L’aiuto del Cremlino per l’elezione di Donald Trump, come ipotizza la testata, era mirato a ottenere l’appoggio del tycoon per uno smembramento dell’Ucraina.
La ricostruzione del New York Times è basata sulla revisione di centinaia di pagine di documenti dell’indagine sul Russiagate del superprocuratore Robert Mueller, della commissione intelligence del Senato, delle udienze di impeachment di Trump, nonché su interviste con quasi 50 persone in Usa e Ucraina.
Tutto nasce la notte del 28 luglio 2016, quando Hillary Clinton stava accettando la nomination dem per la Casa
Bianca a Philadelphia: in quelle ore ,
presidente della campagna di Trump, ricevette una email dell’amico e socio russo Konstantin Kilimnik, che chiese e ottenne un incontro urgente con lui.
I due si incontrarono al Grand Havana Room, un luogo di ritrovo del mondo legato a Trump in cima alla torre a Manhattan di proprietà di Jared Kushner, il genero del tycoon.
Qui Kilimnik gli illustrò il ‘Piano Mariupol’, che prevedeva in cambio della pace la creazione di una repubblica autonoma nell’Ucraina dell’est guidata dal deposto presidente Viktor Ianukovich.
Donald Trump aveva già lasciato intendere che avrebbe ribaltato lo status quo diplomatico e Kilimnik credeva che avrebbe contribuito a realizzare quel piano. Prima però doveva vincere.
Per questo Manafort condivise con lui i sondaggi interni che tracciavano la via del successo negli Stati battleground.

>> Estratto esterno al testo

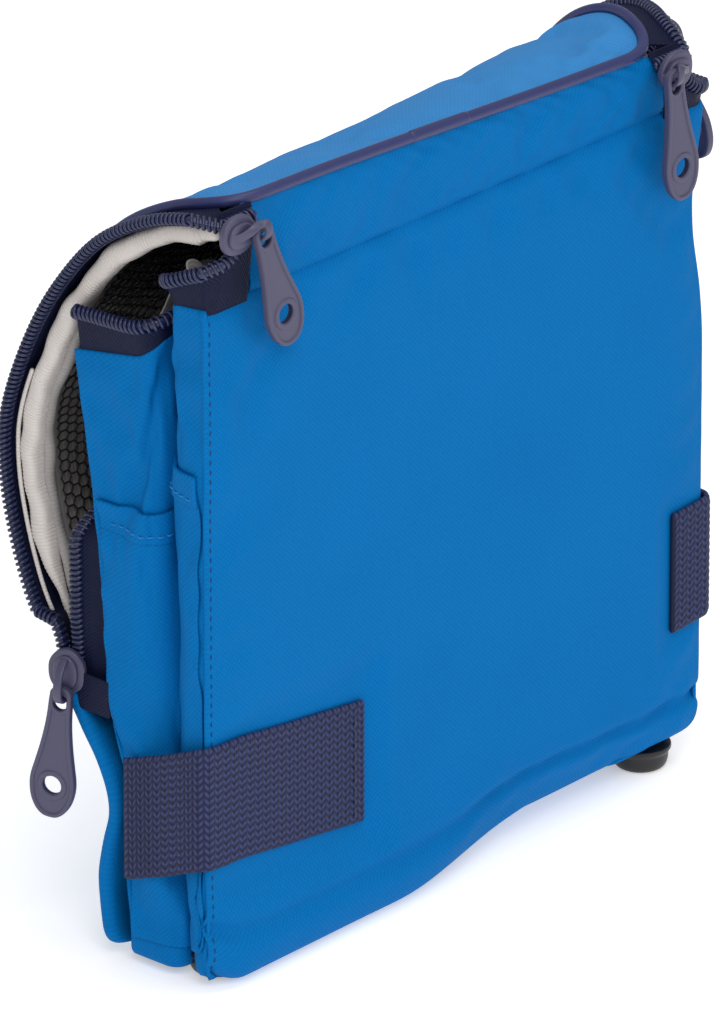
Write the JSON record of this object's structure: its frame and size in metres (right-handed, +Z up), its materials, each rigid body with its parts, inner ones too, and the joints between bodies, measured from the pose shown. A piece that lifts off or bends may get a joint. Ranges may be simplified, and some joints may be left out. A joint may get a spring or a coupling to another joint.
{
  "type": "collapsible cooler bag",
  "caption": "Soft insulated cooler bag folded flat and standing on rubber feet, one end of its wrap-over lid unzipped, with zipper pulls and closing straps.",
  "frame": {"origin": "on the floor, under the middle of the folded bag's outline", "axes": "+X along the bag's width from the unzipped end to the closed end, +Y from the back panel towards the front, +Z up"},
  "size_m": [0.2428, 0.0962, 0.25],
  "materials": {
    "bag_fabric": "matt woven polyester",
    "lid_fabric": "matt woven polyester",
    "foam": "closed-cell foam",
    "lining": "heat-sealed lining, satin",
    "binding": "ribbed tape",
    "mesh": "open net",
    "piping": "satin vinyl",
    "zip_tape": "herringbone tape",
    "zip_coil": "nylon coil",
    "slider": "satin enamel",
    "pull_rubber": "matt moulded rubber",
    "webbing": "ribbed webbing",
    "hook_tape": "hook fastener",
    "foot_rubber": "smooth moulded rubber"
  },
  "bodies": {
    "back_shell": {"back_panel": "bag_fabric", "back_foam": "foam", "back_lining": "lining", "hinge_strip": "bag_fabric", "lid_cover": "lid_fabric", "lid_foam": "foam", "lid_lining": "lining", "lid_piping": "piping", "mesh_pocket": "mesh", "mesh_pocket_hem": "mesh", "left_lid_binding": "binding", "right_lid_binding": "binding", "left_gusset": "bag_fabric", "left_gusset_foam": "foam", "left_gusset_lining": "lining", "left_side_pocket": "bag_fabric", "right_gusset": "bag_fabric", "right_gusset_foam": "foam", "right_gusset_lining": "lining", "right_side_pocket": "bag_fabric", "back_base_strip": "bag_fabric", "base_fold": "bag_fabric", "base_lining": "lining", "back_feet": "foot_rubber", "left_lid_tape": "zip_tape", "left_lid_coil": "zip_coil", "left_body_tape": "zip_tape", "left_body_coil": "zip_coil", "right_lid_tape": "zip_tape", "right_lid_coil": "zip_coil", "right_body_tape": "zip_tape", "right_body_coil": "zip_coil", "left_strap_end": "webbing", "right_strap_end": "webbing"},
    "front_shell": {"front_base_strip": "bag_fabric", "front_feet": "foot_rubber", "front_panel": "bag_fabric", "front_foam": "foam", "front_lining": "lining", "left_zip_patch": "zip_tape", "right_zip_patch": "zip_tape"},
    "left_top_slider": {"left_top_slider": "slider"},
    "left_top_pull": {"left_top_pull": "pull_rubber"},
    "left_low_slider": {"left_low_slider": "slider"},
    "left_low_pull": {"left_low_pull": "pull_rubber"},
    "right_top_slider": {"right_top_slider": "slider"},
    "right_top_pull": {"right_top_pull": "pull_rubber"},
    "right_end_slider": {"right_end_slider": "slider"},
    "right_end_pull": {"right_end_pull": "pull_rubber"},
    "left_strap_tail": {"left_strap": "webbing", "left_strap_hook": "hook_tape"},
    "right_strap_tail": {"right_strap": "webbing", "right_strap_hook": "hook_tape"}
  },
  "joints": [
    {"name": "expand", "type": "slide", "parent": "back_shell", "child": "front_shell", "axis": [0, 1, 0], "range_m": [0, 0.07], "deforming": ["lid_cover", "lid_foam", "lid_lining", "lid_piping", "mesh_pocket", "mesh_pocket_hem", "left_lid_binding", "right_lid_binding", "left_gusset", "left_gusset_foam", "left_gusset_lining", "left_side_pocket", "right_gusset", "right_gusset_foam", "right_gusset_lining", "right_side_pocket", "base_fold", "base_lining", "left_lid_tape", "left_lid_coil", "left_body_tape", "left_body_coil", "right_lid_tape", "right_lid_coil", "right_body_tape", "right_body_coil"]},
    {"name": "left_top_zip", "type": "slide", "parent": "back_shell", "child": "left_top_slider", "axis": [1, 0, 0], "range_m": [0, 0.01]},
    {"name": "left_top_pull_swing", "type": "hinge", "parent": "left_top_slider", "child": "left_top_pull", "pos_m": [-0.0965, -0.0444, 0.2435], "axis": [-0.9511, 0, -0.309], "range_deg": [0, 120]},
    {"name": "left_low_zip", "type": "slide", "parent": "front_shell", "child": "left_low_slider", "axis": [0, 0, 1], "range_m": [0, 0.03]},
    {"name": "left_low_pull_swing", "type": "hinge", "parent": "left_low_slider", "child": "left_low_pull", "pos_m": [-0.11686, 0.01674, 0.085], "axis": [-0.3073, 0.9458, 0.1045], "range_deg": [0, 120]},
    {"name": "right_top_zip", "type": "slide", "parent": "back_shell", "child": "right_top_slider", "axis": [1, 0, 0], "range_m": [0, 0.008]},
    {"name": "right_top_pull_swing", "type": "hinge", "parent": "right_top_slider", "child": "right_top_pull", "pos_m": [0.0845, -0.0444, 0.236], "axis": [-0.9925, 0, -0.1219], "range_deg": [0, 120]},
    {"name": "right_end_zip", "type": "slide", "parent": "back_shell", "child": "right_end_slider", "axis": [0, 0.9877, -0.1564], "range_m": [0, 0.006]},
    {"name": "right_end_pull_swing", "type": "hinge", "parent": "right_end_slider", "child": "right_end_pull", "pos_m": [0.1177, -0.0101, 0.232], "axis": [0, -0.9063, 0.4226], "range_deg": [0, 120]},
    {"name": "left_strap_open", "type": "hinge", "parent": "back_shell", "child": "left_strap_tail", "pos_m": [-0.1137, -0.0362, 0.054], "axis": [0, 0, 1], "range_deg": [0, 110]},
    {"name": "right_strap_open", "type": "hinge", "parent": "back_shell", "child": "right_strap_tail", "pos_m": [0.1137, -0.0362, 0.067], "axis": [0, 0, -1], "range_deg": [0, 110]}
  ]
}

Manafort però, come accertarono poi gli investigatori americani, era anche un agente russo.
Paul Manafort era un consulente e lobbista repubblicano di lunga data che aveva sviluppato una specialità lavorando con clienti sgradevoli e non democratici .
Nelle settimane successive cominciarono gli hackeraggi russi contro Hillary Clinton e il partito democratico: un assalto alla democrazia americana conclusosi con la vittoria di Trump.
Sembrava un capitolo chiuso, invece secondo il Nyt si lega alla guerra in Ucraina anche se alla fine Vladimir Putin non ha ottenuto dal tycoon quello per cui pensava di aver pagato.
L’ex presidente statunitense poco tempo fa ha dichiarato che, se fosse rimasto lui in carica alla Casa Bianca, Putin non avrebbe mai iniziato la guerra.
Ma con l’inaugurazione del governo Biden nel gennaio 2021, spiega ancora il quotidiano statunitense,
Putin si è trovato di fronte a un nuovo presidente americano che aveva promesso una linea dura contro i suoi disegni imperiali sull’Ucraina.
“Tredici mesi dopo – conclude l’inchiesta del Nyt -, i carri armati russi attraversarono la frontiera ucraina”.